Accordingly, the Agency’s determination to terminate CWS for employees in the Mission Support, Deferred Inspections, and CBP Technician work units is not supported by evidence. 




     Pursuant to the authority vested in me by the Federal Service Impasses Panel under the Federal Employees Flexible and Compressed Work Schedules Act, 5 U.S.C. § 6131(c), I hereby order the termination of the compressed work schedules for personnel in the following work units: (1) the Core Passenger/Passenger Processing Unit, (2) the Passenger Analysis Unit, (3) the Training and Badging Division, (4) the Vessel Entry Clearance Specialist, and (5) the Agriculture Specialists.

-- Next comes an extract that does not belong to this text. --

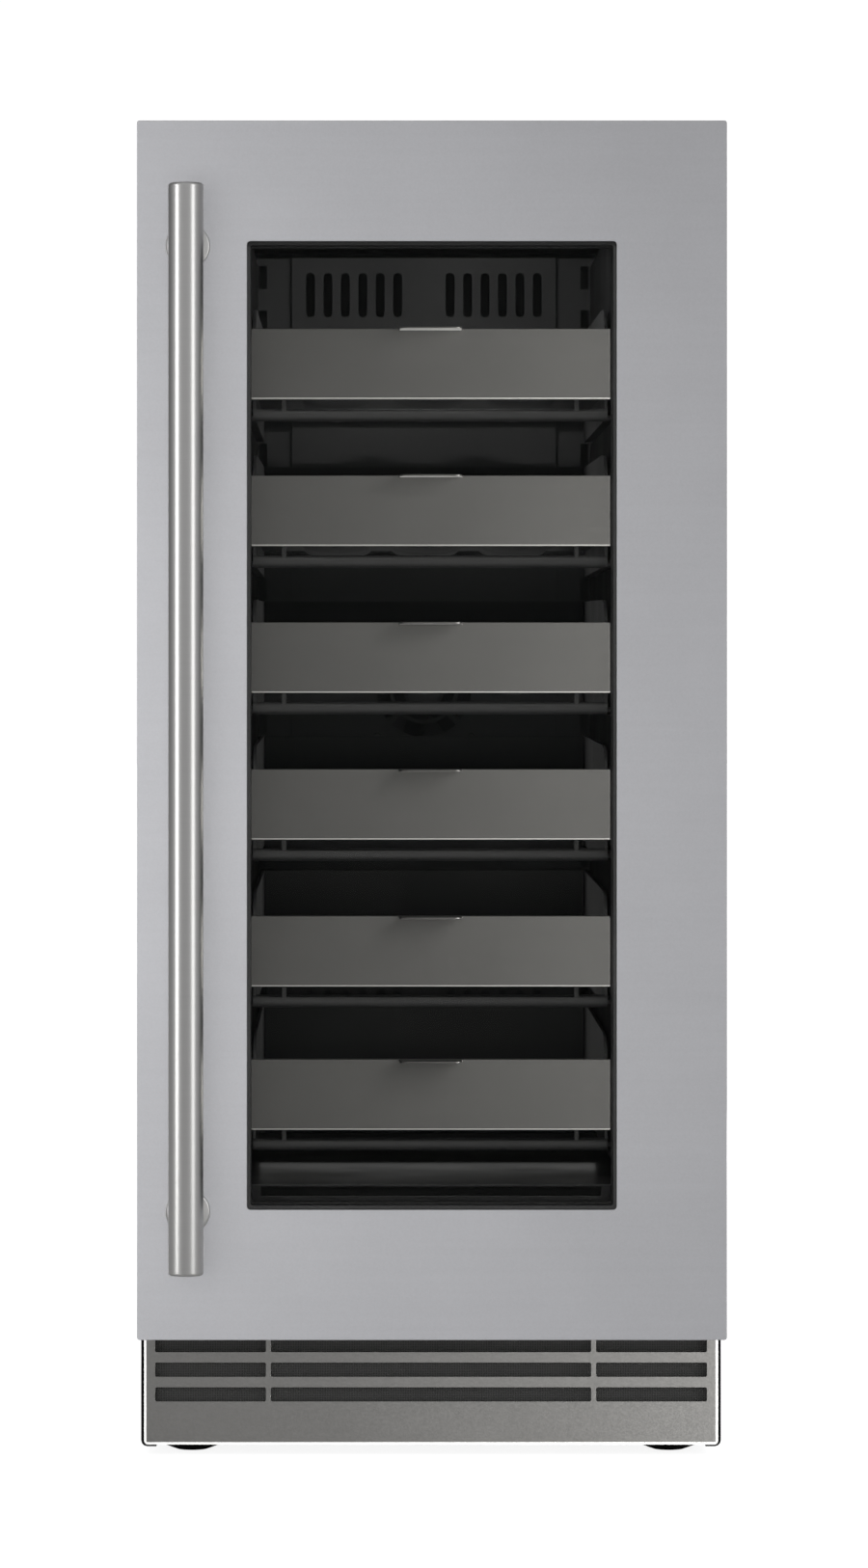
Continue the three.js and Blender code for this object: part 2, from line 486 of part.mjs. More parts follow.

I further order the Agency to rescind its determination to terminate the compressed work schedule for the following work units: (1) Mission Support, (2) Deferred Inspections, and (3) CBP Technicians. 

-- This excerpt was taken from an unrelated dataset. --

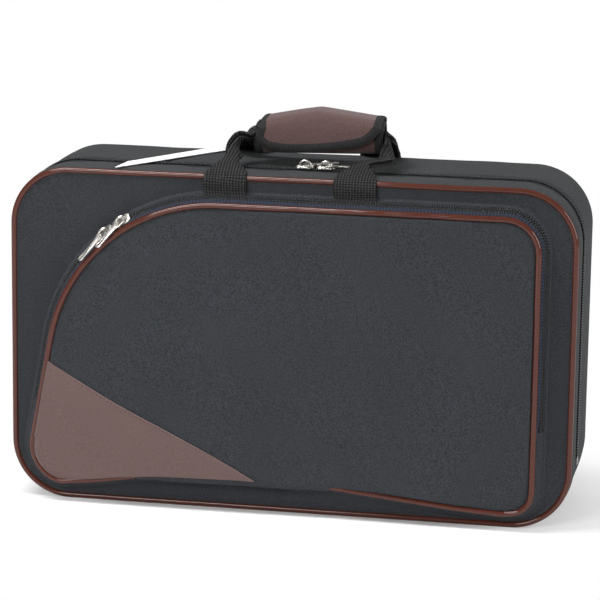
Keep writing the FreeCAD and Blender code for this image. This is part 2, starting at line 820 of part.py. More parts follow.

                                  Jonathan Riches

                                  FSIP Member


May 7, 2018

Washington, D.C.


[1]     At the conclusion of the hearing, the undersigned provided the parties with an opportunity to submit post-hearing submissions on the issues of adverse-impact for five work units (discussed below) and overtime for bargaining-unit employees on CWS.

[2]     The Agency’s statement proclaimed that Management was seeking to terminate CWS for 6 of the 8 work units set forth above.  The statement did not reference the Deferred Inspection or CBP Technician units.  At the April 23 hearing, the Agency’s Port Director conceded these units were not specifically identified.

[3]/   Under § 6131(b), "adverse agency impact" is defined as:


     (1)  a reduction of the productivity of the agency;


(2)  a diminished level of the services furnished to the public by the agency; or


     (3)  an increase in the cost of agency operations (other than a reasonable administrative cost relating to the process of establishing a flexible or compressed work schedule).


[4]     The Agency’s analysis of the Passenger Analysis Unit merged analysis of a Terrorism Tactical Response work unit.  Management did not make clear whether the latter unit is part of the former or a standalone unit.


[5]    In his sworn statement, the Port Director stated he did not include the Training and Badging or Deferred Inspection units in his analysis because they “fall outside of passenger operations.”

[6]/   See the Senate report, which states:


This burden is not to be construed to require the application of an overly rigorous evidentiary standard since the issues will often involve imprecise matters of productivity and the level of service to the public.  It is expected the Panel will hear both sides of the issue and make its determination on the totality of the evidence presented.  S. REP. NO. 97-365, 97th Cong., 2d Sess. At 15-16 (1982).

[7]    See 5 U.S. Code § 6131(a) (“[I]f the head of an agency      finds that a particular…compressed schedule under this subchapter has or would have an adverse agency impact…)    (emphasis added);” id. at (C) (“The Panel shall take final   action in favor of the agency’s determination to terminate      a schedule if the finding on which the determination is      based is supported by evidence that the schedule has caused      an adverse agency impact.” (emphasis added). 


[8]    See, e.g., Department of the Air Force 412th Test Wing and   American Federation of Government Employees, Local 1406,   Case No. 17 FSIP 077 (2017). 


[9]     5 U.S. Code § 6131(b)(3).

[10]     Id. at § 6131(b)(1).


[11]     The Agency also argued that CWS has resulted in “a     diminished level of service to the public by the agency.”    In support of this argument, the Agency presented testimony     regarding alleged customer complaints, contending that   customer services were delayed or unavailable as a result of employee “pulls” to cover scheduling gaps.  This      testimony was unpersuasive and the alleged complaints, if      they existed at all, were stale.